───── ENTRIES SUPPLIED
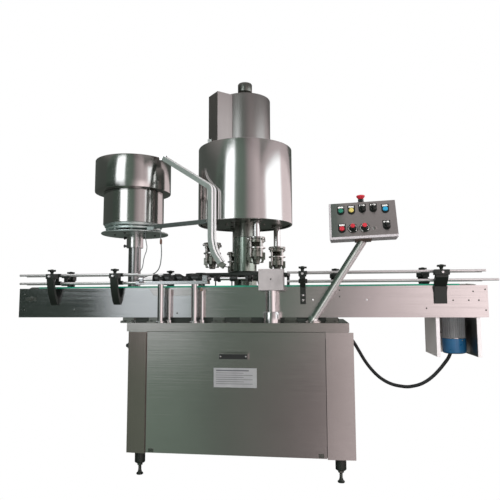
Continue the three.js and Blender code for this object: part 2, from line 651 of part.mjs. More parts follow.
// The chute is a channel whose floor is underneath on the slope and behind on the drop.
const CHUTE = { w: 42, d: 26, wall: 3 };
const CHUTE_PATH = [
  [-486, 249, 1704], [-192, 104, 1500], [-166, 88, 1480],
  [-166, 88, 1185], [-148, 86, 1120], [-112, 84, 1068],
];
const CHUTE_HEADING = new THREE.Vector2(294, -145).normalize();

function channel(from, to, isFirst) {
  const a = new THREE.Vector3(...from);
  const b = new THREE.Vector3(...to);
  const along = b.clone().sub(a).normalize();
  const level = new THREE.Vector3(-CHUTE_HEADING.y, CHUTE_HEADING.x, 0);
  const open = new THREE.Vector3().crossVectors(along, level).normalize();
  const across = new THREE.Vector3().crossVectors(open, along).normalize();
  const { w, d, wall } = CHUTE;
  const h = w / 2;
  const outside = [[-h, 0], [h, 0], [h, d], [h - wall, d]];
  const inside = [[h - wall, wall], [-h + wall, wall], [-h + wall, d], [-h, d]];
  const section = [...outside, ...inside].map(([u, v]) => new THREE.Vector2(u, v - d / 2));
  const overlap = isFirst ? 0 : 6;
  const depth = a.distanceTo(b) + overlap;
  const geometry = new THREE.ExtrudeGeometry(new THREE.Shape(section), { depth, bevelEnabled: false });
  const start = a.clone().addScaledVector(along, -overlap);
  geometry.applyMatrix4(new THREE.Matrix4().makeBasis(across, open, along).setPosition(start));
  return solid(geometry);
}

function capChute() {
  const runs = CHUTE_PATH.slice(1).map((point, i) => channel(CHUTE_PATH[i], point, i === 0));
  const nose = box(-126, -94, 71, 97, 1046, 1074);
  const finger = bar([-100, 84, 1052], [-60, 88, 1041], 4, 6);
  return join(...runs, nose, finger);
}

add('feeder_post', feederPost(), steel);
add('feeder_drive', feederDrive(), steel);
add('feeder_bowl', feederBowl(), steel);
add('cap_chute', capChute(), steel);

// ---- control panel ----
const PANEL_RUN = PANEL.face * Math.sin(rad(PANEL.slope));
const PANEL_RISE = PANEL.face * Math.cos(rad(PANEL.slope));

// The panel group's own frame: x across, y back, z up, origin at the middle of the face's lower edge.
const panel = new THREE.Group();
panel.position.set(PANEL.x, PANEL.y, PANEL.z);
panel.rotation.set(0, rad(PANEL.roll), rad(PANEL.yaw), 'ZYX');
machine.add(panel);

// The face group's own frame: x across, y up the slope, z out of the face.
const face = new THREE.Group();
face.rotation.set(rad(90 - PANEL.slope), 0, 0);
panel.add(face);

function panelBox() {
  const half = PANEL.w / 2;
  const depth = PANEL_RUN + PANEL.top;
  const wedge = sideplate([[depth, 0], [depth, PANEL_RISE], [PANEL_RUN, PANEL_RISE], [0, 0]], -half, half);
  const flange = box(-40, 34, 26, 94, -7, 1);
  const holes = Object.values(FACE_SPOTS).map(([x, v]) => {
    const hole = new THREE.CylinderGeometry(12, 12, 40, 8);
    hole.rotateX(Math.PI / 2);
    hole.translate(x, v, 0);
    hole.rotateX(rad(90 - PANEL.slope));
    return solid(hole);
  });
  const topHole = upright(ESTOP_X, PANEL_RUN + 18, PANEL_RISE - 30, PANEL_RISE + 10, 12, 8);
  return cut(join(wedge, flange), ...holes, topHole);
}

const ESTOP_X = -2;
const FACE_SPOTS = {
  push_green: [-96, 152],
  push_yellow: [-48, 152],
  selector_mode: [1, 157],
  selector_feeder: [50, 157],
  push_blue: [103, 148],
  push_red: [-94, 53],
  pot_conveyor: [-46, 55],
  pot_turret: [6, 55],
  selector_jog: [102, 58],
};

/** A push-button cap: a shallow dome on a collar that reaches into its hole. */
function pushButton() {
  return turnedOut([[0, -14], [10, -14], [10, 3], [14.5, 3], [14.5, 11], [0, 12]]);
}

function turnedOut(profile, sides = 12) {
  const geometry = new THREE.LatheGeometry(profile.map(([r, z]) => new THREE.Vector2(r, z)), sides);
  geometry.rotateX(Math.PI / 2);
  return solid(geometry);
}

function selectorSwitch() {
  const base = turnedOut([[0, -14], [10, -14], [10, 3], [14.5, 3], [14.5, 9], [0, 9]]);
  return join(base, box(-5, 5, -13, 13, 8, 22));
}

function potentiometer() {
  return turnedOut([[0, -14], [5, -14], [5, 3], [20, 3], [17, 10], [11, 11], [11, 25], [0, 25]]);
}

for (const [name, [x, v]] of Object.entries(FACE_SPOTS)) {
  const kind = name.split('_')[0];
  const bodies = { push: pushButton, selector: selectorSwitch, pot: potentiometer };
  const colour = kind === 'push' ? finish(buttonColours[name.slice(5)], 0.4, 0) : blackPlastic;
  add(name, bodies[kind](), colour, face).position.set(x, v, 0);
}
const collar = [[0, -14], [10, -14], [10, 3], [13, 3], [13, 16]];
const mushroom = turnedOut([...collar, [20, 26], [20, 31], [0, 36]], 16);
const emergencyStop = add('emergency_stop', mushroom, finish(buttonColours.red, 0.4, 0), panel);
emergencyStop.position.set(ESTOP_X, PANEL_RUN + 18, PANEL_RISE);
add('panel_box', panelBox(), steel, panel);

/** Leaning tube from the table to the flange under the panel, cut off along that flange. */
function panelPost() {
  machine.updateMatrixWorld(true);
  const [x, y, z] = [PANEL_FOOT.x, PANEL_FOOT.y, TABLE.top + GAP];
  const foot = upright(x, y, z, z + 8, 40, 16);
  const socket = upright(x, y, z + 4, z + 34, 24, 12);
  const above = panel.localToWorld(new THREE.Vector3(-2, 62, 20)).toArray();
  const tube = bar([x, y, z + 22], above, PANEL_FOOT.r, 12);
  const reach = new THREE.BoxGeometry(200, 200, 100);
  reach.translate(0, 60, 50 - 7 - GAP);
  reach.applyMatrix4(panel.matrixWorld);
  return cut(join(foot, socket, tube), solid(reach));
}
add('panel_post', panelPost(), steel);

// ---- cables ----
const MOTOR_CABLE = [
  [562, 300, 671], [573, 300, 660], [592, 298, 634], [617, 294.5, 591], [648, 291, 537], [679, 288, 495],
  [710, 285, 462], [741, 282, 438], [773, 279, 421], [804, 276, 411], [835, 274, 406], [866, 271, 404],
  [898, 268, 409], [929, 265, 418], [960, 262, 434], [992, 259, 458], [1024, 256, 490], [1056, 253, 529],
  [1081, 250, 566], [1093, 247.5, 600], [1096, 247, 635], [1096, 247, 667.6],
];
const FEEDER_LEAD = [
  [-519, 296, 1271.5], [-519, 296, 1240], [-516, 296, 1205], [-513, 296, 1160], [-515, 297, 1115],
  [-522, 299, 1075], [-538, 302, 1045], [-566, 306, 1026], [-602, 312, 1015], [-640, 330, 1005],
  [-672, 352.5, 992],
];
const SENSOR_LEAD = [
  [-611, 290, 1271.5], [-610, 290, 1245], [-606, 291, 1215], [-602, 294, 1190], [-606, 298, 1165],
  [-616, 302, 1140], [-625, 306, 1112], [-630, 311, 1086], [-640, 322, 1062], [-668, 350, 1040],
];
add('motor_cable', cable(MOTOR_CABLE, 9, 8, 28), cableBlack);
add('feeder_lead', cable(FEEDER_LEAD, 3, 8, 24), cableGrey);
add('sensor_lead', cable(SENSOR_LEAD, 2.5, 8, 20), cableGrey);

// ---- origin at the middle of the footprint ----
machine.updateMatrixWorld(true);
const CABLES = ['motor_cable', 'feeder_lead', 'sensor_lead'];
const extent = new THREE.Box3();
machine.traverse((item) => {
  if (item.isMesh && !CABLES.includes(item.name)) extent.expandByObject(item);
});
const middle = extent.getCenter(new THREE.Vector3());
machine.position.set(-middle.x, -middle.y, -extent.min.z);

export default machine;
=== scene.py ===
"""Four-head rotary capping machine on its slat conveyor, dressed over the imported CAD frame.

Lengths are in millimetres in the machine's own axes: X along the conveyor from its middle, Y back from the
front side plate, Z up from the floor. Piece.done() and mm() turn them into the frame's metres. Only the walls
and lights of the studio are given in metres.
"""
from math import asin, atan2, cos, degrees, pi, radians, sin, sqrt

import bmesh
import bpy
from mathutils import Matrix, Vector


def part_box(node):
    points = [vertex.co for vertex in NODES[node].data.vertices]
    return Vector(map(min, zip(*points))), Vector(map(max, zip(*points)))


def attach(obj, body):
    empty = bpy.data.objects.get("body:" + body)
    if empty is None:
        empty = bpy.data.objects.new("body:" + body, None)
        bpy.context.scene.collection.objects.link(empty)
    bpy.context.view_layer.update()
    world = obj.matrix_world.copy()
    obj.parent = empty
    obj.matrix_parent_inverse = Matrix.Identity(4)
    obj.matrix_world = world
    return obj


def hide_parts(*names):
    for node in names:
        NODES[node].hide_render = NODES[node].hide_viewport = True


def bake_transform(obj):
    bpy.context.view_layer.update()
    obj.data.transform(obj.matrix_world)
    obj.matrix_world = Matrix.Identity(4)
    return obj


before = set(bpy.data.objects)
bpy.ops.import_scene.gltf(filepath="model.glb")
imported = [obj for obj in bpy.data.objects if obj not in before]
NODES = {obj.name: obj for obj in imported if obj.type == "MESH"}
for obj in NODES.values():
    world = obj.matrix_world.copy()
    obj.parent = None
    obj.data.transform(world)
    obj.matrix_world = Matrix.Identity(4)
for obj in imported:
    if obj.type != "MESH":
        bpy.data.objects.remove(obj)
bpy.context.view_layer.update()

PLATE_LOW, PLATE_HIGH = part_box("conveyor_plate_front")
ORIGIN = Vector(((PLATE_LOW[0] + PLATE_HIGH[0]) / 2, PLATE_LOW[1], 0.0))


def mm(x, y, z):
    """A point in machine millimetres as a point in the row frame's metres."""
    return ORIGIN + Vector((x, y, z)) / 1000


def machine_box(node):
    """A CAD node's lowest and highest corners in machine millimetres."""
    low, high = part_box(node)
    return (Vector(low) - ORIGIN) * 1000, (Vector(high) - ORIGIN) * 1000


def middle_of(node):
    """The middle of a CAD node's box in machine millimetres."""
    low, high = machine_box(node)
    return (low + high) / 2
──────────
───── ENTRIES SUPPLIED
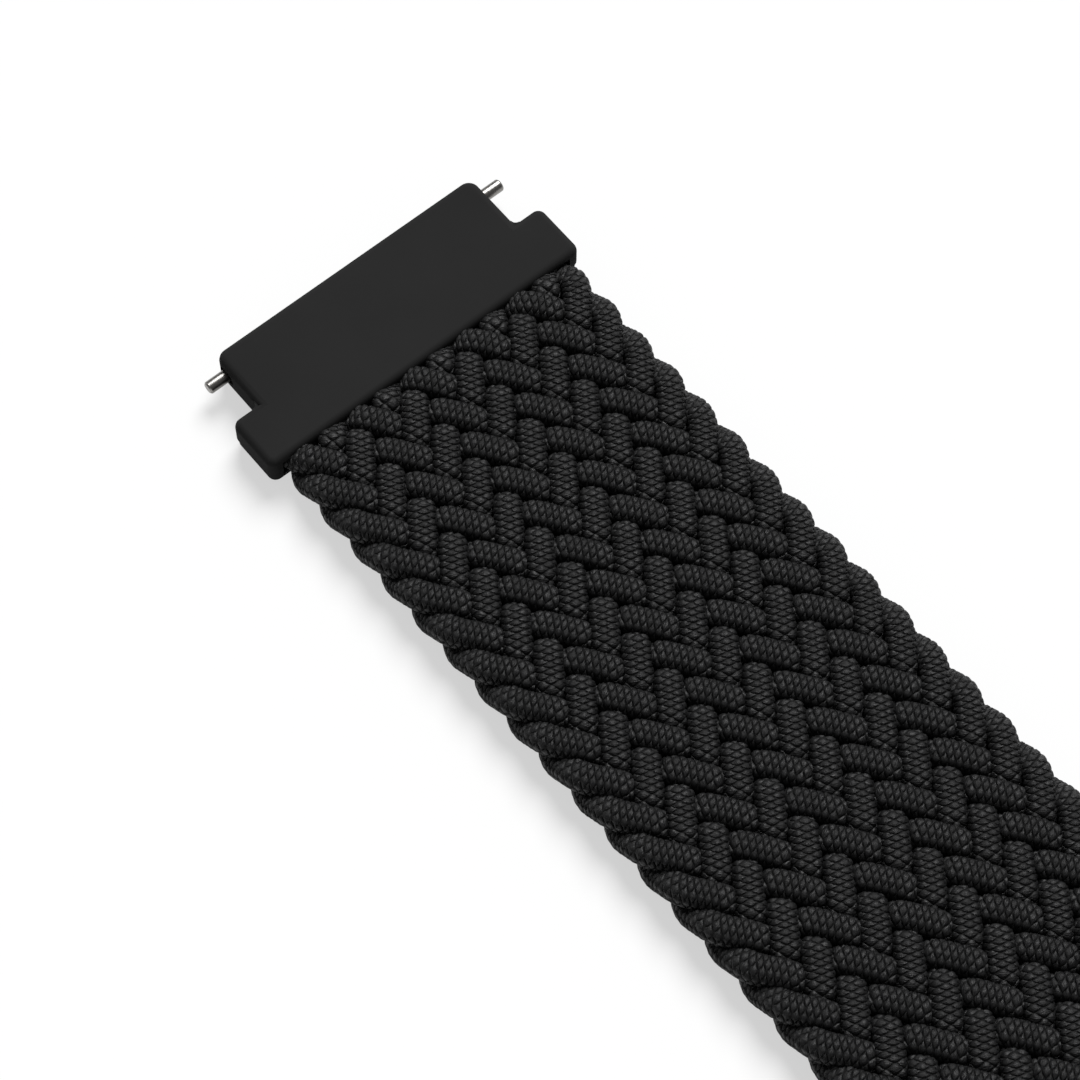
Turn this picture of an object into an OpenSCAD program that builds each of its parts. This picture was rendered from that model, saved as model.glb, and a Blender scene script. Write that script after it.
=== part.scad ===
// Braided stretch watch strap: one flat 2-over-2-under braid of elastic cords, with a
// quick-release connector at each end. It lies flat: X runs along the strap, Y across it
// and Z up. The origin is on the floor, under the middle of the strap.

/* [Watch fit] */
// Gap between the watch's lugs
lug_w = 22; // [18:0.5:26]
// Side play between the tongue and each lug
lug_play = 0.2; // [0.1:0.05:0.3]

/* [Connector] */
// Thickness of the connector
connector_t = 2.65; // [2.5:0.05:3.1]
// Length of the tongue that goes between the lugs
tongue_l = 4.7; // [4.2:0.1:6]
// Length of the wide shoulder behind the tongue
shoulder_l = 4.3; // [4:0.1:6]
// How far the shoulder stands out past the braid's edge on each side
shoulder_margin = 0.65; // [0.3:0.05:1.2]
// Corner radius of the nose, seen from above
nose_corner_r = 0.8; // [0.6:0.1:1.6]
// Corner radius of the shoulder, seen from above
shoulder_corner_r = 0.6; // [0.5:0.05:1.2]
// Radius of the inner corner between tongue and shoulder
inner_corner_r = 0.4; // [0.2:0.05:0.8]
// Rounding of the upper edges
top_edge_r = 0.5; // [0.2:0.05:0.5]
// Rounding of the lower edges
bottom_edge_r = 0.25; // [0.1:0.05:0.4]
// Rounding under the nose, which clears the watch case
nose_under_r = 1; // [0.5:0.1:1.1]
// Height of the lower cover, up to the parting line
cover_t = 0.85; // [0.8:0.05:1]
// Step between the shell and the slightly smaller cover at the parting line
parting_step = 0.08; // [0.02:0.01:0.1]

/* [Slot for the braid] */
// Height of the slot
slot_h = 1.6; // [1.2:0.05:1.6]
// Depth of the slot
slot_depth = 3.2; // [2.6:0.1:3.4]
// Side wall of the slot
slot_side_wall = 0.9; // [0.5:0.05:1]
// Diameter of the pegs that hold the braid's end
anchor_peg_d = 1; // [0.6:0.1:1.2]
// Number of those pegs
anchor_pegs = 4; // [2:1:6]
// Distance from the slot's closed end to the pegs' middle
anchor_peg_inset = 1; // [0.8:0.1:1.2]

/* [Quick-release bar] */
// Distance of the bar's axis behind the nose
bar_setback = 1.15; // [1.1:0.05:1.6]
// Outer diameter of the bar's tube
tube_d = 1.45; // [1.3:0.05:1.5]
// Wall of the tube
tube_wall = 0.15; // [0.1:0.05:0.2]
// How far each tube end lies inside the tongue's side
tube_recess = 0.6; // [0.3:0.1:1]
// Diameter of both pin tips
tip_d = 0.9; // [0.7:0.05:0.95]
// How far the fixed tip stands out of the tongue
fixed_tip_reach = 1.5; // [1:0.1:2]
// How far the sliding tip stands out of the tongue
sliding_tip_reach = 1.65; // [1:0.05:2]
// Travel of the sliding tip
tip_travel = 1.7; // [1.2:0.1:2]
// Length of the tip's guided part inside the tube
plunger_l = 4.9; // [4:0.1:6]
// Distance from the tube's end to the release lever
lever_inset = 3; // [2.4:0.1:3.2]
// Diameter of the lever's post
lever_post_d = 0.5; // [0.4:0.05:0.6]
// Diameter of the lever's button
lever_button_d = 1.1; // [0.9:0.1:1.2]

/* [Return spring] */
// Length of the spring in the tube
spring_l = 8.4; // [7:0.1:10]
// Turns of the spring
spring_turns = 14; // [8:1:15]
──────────
- [TO BE DONE]:
Output exactly those lines that lie from the line with "---- origin at" through the line with "obj.data.transform(obj.matrix_world)", with both of those lines included.

- [ANSWER FOR THIS EXERCISE]:
// ---- origin at the middle of the footprint ----
machine.updateMatrixWorld(true);
const CABLES = ['motor_cable', 'feeder_lead', 'sensor_lead'];
const extent = new THREE.Box3();
machine.traverse((item) => {
  if (item.isMesh && !CABLES.includes(item.name)) extent.expandByObject(item);
});
const middle = extent.getCenter(new THREE.Vector3());
machine.position.set(-middle.x, -middle.y, -extent.min.z);

export default machine;
=== scene.py ===
"""Four-head rotary capping machine on its slat conveyor, dressed over the imported CAD frame.

Lengths are in millimetres in the machine's own axes: X along the conveyor from its middle, Y back from the
front side plate, Z up from the floor. Piece.done() and mm() turn them into the frame's metres. Only the walls
and lights of the studio are given in metres.
"""
from math import asin, atan2, cos, degrees, pi, radians, sin, sqrt

import bmesh
import bpy
from mathutils import Matrix, Vector


def part_box(node):
    points = [vertex.co for vertex in NODES[node].data.vertices]
    return Vector(map(min, zip(*points))), Vector(map(max, zip(*points)))


def attach(obj, body):
    empty = bpy.data.objects.get("body:" + body)
    if empty is None:
        empty = bpy.data.objects.new("body:" + body, None)
        bpy.context.scene.collection.objects.link(empty)
    bpy.context.view_layer.update()
    world = obj.matrix_world.copy()
    obj.parent = empty
    obj.matrix_parent_inverse = Matrix.Identity(4)
    obj.matrix_world = world
    return obj


def hide_parts(*names):
    for node in names:
        NODES[node].hide_render = NODES[node].hide_viewport = True


def bake_transform(obj):
    bpy.context.view_layer.update()
    obj.data.transform(obj.matrix_world)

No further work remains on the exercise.